The donut-delivery happened back on or near April 4, the complaint obtained by Blytheville Courier News says. To each county office in Mississippi County, candidate John Alan Nelson sent a box of donuts “bearing his campaign literature or stamp.” In other words, he sent them sweets and asked them for a vote. It seemed innocent enough, but Arkansas Code prohibits public servants from circulating campaign material to public offices during regular hours of business.
(B) It shall be unlawful for any public servant, as defined in 21-8-402, to circulate an initiative or referendum petition or to solicit signatures on an initiative or referendum petition in any public office of the state, county, or municipal governments of Arkansas or during the usual office hours or while on duty for any state agency or any county or municipal government in Arkansas
– Arkansas Code 7-1-103(a)(3)(A)
Nelson held no office and still doesn’t, he told the Courier News.

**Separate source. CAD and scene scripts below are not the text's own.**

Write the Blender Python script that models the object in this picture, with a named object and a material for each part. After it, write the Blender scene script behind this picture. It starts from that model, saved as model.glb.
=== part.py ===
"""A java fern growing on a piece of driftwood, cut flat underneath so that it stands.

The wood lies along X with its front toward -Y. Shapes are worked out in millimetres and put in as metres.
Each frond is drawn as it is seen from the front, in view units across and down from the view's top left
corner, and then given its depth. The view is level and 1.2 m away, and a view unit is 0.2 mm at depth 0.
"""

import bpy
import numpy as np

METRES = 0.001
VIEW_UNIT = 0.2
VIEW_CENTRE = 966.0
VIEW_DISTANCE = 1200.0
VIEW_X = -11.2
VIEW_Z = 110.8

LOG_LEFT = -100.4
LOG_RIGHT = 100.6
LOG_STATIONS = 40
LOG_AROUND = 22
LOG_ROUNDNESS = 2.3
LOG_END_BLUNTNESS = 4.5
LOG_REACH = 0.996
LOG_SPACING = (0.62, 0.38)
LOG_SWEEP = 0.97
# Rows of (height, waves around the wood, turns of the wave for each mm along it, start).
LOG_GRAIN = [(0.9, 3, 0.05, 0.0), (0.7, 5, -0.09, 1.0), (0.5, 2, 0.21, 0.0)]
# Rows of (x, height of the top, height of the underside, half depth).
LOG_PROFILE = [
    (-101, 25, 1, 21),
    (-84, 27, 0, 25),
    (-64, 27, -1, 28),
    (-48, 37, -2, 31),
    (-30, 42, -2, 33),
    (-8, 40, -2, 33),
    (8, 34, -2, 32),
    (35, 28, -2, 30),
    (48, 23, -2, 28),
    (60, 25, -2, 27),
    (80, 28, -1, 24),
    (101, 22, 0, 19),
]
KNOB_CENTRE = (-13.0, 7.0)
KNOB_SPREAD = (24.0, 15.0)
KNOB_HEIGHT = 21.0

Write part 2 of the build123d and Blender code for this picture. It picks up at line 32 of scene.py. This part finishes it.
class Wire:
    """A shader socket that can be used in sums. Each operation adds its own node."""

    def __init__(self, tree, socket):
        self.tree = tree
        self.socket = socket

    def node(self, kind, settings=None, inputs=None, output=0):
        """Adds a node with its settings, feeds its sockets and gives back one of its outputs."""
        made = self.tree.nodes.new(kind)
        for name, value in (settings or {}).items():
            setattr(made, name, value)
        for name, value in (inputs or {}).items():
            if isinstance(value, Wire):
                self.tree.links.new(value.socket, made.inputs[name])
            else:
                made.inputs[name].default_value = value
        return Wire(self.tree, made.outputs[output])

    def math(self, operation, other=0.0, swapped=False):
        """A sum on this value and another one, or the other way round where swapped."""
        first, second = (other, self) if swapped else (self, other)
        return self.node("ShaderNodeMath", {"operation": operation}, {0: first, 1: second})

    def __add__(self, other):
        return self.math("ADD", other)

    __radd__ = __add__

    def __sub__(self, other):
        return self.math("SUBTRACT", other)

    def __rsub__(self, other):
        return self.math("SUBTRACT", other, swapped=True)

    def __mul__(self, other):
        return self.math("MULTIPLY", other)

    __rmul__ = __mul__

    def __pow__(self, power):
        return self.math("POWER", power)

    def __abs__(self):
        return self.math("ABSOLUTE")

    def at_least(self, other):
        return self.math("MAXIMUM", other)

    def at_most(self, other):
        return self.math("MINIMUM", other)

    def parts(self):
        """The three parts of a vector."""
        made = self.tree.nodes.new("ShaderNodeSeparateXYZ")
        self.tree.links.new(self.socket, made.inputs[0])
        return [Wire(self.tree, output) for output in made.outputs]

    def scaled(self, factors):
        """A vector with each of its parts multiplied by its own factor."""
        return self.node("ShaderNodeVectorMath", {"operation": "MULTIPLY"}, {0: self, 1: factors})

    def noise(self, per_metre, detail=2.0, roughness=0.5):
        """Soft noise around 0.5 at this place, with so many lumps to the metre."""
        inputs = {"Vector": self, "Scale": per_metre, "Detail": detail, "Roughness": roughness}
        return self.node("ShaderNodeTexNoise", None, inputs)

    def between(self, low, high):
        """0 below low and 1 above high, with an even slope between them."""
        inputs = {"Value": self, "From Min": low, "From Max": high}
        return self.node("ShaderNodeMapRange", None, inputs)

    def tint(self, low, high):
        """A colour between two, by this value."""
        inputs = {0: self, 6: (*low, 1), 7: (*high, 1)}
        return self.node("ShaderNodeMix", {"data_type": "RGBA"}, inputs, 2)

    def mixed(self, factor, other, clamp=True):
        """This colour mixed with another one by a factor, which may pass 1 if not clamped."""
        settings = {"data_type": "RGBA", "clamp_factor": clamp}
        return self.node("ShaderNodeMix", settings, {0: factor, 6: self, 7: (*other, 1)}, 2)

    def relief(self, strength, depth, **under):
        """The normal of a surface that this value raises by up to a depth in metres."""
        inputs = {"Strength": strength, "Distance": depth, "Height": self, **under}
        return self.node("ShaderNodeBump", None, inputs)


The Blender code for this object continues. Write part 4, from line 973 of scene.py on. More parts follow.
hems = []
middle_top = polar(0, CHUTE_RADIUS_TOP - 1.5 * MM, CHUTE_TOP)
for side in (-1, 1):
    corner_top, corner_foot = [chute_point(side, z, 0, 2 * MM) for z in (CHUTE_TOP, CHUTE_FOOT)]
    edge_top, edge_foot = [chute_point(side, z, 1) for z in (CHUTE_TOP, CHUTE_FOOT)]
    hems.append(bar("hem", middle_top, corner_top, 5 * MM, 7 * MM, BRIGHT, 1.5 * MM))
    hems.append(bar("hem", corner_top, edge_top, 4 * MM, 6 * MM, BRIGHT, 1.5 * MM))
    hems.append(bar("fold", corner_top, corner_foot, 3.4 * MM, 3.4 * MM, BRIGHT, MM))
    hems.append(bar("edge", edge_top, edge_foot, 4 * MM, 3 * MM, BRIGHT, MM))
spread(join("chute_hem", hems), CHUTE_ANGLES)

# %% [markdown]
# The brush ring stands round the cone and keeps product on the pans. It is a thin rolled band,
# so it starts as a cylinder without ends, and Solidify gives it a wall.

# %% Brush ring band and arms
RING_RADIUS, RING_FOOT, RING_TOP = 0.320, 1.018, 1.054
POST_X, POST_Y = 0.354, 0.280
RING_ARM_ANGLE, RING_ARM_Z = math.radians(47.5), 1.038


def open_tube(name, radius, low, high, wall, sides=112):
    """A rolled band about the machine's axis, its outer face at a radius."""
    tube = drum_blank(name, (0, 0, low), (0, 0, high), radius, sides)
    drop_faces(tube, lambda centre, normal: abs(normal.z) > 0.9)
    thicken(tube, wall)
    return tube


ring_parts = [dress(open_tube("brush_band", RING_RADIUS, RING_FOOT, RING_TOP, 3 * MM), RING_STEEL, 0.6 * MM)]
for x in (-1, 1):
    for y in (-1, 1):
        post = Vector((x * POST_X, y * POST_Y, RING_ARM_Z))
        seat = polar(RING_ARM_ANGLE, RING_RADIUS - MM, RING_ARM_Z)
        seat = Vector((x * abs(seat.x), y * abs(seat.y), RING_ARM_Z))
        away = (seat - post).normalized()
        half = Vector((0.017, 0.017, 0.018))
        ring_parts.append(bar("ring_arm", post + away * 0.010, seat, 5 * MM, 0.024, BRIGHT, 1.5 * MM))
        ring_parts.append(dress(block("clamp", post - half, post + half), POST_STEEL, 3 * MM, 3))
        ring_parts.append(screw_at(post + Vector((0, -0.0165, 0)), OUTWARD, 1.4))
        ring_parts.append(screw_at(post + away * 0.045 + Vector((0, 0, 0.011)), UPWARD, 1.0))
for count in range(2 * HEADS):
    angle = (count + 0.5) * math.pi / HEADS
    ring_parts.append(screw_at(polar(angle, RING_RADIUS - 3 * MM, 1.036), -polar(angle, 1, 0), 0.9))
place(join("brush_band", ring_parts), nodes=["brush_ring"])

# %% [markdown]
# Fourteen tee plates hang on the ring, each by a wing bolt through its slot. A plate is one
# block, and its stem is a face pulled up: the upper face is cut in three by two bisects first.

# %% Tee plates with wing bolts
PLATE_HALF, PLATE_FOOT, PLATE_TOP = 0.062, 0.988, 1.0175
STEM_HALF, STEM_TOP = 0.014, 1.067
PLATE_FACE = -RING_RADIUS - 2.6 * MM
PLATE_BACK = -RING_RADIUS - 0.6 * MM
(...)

But the definition does not seem to be limited to that of merely elected office holders.
Arkansas Code 21-8-402 (18) states, “(18) “Public servant” means all public officials, public employees, and public appointees;”
Nelson is a former Justice of the Peace but his background contains no present indication of being a public servant. He told reporters he was not a public servant when asked about this story.
The complaint was filed by James “Crab” Watson, according to the newspaper.